HR managers are more burned out than ever. Who is supporting them?

 HR teams everywhere are working tirelessly to implement mental health strategies for employees. But who’s putting in the work for them? 

Despite increased mental health initiatives at companies across the country, certain employees are still more susceptible to burnout than others. Ninety-eight percent of HR professionals have felt burned out at work in the last six months, according to a recent survey conducted by workplace communication app Workvivo, and nearly 4 in 5 are open to leaving their jobs.

“HR teams have been at the forefront of dealing with changing workplaces due to the pandemic — including the Great Resignation,” says Laura Lee Gentry, chief people officer at employee onboarding platform Enboarder. “These events have led to increased competitiveness in recruiting, putting further stress on HR teams to hire and retain talent.”

With so many competing priorities, some HR teams may not be receiving adequate resources or support from their organization to address all of these issues, according to Gentry. HR leaders themselves are dealing with their own lingering effects of the pandemic and challenges of hybrid and remote work, while also being primarily responsible for implementing programs to combat these issues for their colleagues. 

“All of this has resulted in HR trying to combat their own stress while working to build an engaging workplace culture, recruit and onboard employees and roll out other important initiatives for DE&I and learning and development programs,” she says. “These teams have a lot on their plate and their own needs can often get lost in the effort to meet everyone else’s.”

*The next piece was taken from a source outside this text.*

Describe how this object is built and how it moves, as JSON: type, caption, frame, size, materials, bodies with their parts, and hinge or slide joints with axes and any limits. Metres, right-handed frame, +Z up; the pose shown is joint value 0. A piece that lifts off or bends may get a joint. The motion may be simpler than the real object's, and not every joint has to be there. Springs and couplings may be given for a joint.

But if HR departments are responsible for helping their colleagues find solutions and resources, who is responsible for theirs? The leaders above them, Gentry says. 

The manager relationship is crucial to shaping how employees respond when they experience stress and mental health issues, according to Gentry. Managers at all levels need to maintain an open line of communication and hold check-ins with their employees at least on a weekly basis to give them the support they need to succeed.

Organizations can begin by having mandatory mental health training for managers to help them spot signs of emotional distress, which will help managers properly respond in a way that makes employees feel comfortable, accepted, and supported.

“HR teams and managers should work in tandem to share and clearly outline any mental health benefits their company offers,” Gentry says. “That can be EAPs or internal initiatives like encouraging taking mental health days.